Euro 7 and the Internal Combustion Engine
Contrary to simplified interpretations, Euro 7 does not accelerate the elimination of the internal combustion engine. Instead, it creates a predictable framework for optimizing existing technologies, particularly hybrid systems.
It functions as a transitional stage, offering industry a clear horizon toward the 2035 targets, without abrupt shocks that could destabilize European industrial supply chains.
The CarIntellect Conclusion: What Euro 7 Actually Tests
In its final form, Euro 7 should be read less as an environmental regulation and more as a test of industrial maturity. It no longer seeks rapid technological shocks, but instead assesses whether European industry can deliver consistency rather than isolated performance peaks.
The first structural change is the shift in focus from “compliance at type approval” to compliance over the entire vehicle lifetime. For manufacturers, this means design can no longer stop at initial validation. Systems must be engineered to age in a controlled manner: catalysts, filters, sensors, emissions management software, and, in the case of electric vehicles, batteries. Euro 7 penalizes solutions optimized solely for testing and favours robust architectures, even if they are less spectacular in peak performance.
The second major implication is organizational. Costs do not disappear; they move from production into engineering, validation, and continuous compliance. This favours players with well-integrated internal processes and penalizes strategies based on fragmented outsourcing. Euro 7 requires technical traceability, data, justification, and rapid response capability to non-compliance arising during real-world use.
For the supply chain, the regulation introduces a new pressure: Tier 1 and Tier 2 suppliers no longer deliver merely compliant components, but must demonstrate their stability over time. The OEM–supplier relationship becomes more contractually focused on durability, not just initial specification.

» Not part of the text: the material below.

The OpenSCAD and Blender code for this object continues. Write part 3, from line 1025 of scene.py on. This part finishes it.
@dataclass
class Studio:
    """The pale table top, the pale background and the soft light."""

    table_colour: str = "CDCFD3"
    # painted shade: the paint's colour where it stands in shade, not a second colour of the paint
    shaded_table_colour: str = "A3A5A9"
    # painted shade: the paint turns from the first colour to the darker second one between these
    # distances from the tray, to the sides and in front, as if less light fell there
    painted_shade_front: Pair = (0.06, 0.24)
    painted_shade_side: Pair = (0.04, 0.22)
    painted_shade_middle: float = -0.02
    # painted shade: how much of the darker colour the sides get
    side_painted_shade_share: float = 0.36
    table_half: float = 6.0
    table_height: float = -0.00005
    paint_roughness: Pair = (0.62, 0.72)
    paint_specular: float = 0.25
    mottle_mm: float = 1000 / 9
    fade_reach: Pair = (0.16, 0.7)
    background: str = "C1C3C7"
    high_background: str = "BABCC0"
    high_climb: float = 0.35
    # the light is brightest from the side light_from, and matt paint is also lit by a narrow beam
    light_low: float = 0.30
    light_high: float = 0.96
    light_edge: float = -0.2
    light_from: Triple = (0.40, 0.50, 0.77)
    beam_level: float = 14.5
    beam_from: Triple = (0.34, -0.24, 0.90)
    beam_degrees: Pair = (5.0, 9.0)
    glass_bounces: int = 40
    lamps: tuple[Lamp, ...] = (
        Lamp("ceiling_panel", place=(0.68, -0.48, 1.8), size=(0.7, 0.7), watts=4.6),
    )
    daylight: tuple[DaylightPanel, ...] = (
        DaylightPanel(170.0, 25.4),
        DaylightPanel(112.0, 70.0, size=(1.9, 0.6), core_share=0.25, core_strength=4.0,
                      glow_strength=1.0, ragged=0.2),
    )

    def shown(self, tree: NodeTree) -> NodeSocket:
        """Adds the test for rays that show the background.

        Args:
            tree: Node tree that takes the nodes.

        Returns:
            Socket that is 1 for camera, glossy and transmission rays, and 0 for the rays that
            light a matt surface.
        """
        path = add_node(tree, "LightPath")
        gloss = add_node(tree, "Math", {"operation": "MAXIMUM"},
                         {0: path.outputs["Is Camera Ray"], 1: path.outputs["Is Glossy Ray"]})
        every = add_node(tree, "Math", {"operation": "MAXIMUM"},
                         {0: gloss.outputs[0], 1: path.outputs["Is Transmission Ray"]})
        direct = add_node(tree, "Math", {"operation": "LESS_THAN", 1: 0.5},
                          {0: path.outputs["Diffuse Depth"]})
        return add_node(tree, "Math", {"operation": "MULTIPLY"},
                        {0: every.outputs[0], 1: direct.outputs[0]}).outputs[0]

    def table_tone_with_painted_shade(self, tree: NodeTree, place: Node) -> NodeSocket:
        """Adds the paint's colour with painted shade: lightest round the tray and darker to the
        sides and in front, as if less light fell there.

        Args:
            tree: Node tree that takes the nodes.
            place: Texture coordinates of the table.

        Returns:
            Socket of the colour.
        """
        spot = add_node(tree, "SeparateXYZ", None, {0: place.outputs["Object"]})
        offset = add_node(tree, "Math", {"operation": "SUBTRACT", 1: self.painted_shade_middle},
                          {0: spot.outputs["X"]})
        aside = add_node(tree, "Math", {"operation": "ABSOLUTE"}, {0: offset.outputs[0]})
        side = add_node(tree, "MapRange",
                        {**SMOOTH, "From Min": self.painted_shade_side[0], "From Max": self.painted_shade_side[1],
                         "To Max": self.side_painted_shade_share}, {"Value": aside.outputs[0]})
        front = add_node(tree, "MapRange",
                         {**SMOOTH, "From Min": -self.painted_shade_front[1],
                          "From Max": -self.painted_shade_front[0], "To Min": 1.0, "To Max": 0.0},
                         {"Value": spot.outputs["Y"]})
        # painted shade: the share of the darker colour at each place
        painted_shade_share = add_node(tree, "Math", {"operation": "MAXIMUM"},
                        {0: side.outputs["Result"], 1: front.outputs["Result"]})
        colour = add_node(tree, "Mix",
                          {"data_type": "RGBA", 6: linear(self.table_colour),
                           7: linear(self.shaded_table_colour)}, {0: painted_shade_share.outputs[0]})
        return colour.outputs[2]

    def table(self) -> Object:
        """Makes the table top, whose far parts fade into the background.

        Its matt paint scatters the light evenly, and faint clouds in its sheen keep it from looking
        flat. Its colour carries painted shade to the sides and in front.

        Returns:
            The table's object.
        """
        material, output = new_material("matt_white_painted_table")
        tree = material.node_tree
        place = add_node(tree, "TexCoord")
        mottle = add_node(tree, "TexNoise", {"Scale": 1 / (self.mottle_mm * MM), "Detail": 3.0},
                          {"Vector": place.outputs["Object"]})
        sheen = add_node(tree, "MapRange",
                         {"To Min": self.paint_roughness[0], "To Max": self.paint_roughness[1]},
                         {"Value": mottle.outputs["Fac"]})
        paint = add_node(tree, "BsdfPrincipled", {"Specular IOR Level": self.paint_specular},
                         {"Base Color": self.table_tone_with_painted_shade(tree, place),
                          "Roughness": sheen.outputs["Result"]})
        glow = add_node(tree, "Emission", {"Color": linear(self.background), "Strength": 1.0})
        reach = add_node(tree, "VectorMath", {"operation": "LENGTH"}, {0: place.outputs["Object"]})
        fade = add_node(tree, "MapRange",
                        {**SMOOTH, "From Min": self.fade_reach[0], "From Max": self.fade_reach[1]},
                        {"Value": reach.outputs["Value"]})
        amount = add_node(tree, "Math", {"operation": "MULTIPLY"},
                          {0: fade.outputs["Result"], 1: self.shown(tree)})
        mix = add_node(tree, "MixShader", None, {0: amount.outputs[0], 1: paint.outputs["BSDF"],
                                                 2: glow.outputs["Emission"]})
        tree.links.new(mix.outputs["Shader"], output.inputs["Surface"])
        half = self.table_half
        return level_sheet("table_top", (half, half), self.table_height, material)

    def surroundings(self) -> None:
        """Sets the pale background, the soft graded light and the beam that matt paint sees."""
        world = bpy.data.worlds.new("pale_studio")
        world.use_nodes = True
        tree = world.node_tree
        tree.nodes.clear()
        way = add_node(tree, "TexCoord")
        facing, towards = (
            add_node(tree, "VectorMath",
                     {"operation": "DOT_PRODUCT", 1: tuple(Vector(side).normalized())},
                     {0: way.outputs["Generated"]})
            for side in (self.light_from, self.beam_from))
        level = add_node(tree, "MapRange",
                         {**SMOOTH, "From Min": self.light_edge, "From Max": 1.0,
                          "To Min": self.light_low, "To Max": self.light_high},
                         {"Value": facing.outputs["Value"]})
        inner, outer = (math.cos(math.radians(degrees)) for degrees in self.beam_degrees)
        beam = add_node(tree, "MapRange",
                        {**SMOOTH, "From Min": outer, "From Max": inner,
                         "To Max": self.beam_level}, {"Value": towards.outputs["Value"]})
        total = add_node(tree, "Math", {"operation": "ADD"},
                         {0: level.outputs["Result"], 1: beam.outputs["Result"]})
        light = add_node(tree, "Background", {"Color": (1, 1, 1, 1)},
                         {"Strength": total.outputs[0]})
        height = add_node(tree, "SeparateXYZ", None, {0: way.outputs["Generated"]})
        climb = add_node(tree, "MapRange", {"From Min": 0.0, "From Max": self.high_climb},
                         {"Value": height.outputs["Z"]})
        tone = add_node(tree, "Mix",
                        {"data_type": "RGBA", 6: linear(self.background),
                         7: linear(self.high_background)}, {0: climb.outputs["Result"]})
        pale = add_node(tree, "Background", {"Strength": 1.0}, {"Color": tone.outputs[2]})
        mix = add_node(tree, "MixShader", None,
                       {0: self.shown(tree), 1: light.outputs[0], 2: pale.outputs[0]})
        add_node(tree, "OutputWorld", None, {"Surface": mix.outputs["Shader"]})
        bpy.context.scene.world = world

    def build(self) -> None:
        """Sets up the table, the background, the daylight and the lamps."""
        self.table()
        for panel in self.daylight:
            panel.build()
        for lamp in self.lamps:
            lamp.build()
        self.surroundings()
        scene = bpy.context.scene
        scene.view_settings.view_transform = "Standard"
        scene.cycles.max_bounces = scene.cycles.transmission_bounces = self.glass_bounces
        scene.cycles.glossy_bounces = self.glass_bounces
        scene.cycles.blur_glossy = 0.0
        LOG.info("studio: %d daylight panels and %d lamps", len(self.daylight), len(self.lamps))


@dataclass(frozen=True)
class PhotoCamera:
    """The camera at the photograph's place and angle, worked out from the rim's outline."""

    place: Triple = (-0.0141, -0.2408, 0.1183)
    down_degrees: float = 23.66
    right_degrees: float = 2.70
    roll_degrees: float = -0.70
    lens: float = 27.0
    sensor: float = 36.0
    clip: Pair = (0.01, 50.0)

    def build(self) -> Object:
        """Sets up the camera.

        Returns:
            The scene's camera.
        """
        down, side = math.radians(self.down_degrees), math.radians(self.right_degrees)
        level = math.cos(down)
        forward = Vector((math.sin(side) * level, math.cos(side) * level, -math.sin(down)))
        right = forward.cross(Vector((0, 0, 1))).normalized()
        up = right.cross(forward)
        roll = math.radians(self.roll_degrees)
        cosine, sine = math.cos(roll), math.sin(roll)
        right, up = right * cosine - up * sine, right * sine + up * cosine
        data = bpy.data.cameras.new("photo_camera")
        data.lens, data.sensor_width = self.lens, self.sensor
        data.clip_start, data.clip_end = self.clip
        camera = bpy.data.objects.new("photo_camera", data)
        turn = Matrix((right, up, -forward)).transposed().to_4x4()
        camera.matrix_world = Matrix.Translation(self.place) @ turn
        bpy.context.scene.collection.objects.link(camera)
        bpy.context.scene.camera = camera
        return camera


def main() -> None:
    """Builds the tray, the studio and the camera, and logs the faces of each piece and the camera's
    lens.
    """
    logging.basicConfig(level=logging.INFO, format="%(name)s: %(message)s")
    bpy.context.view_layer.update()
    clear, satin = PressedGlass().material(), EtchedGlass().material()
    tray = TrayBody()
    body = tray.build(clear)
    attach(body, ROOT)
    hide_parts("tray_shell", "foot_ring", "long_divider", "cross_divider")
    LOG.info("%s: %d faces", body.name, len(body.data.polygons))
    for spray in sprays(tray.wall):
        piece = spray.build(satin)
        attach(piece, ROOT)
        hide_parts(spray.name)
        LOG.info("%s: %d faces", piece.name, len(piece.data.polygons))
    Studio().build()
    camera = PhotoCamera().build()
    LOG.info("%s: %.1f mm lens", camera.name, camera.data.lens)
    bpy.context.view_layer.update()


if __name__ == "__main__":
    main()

In the case of electric vehicles, battery degradation requirements alter market logic. It is no longer sufficient to sell high initial range figures. Euro 7 favours more stable chemistries, conservative battery management systems, and charging strategies that protect battery health, even at the expense of peak performance. In the medium term, this may reduce artificial differentiation between manufacturers and bring greater predictability for users.
At a macro level, Euro 7 does not accelerate electrification through constraint; instead, it slows the erosion of trust in existing technologies. For Europe, this is critical. In a global context where competition comes from regions with more permissive regulations, the ability to deliver reliable, compliant, and predictable products becomes a genuine competitive advantage rather than a handicap.
In essence, Euro 7 does not ask industry to be revolutionary. It asks it to be disciplined, consistent, and technically honest. For a sector often accused of optimizing for tests rather than real-world use, this may be the most uncomfortable, but also the most necessary, form of progress.
Disclaimer
This analysis reflects the professional opinions of the CarIntellect founder, formulated based on experience and publicly available information at the time of writing. The content is provided for informational and analytical purposes only and does not represent an official position of any authority, regulatory body, or automotive manufacturer. The interpretations and conclusions presented do not constitute commercial, legal, or technical advice and should not be used as the sole basis for investment, compliance, or industrial strategy decisions.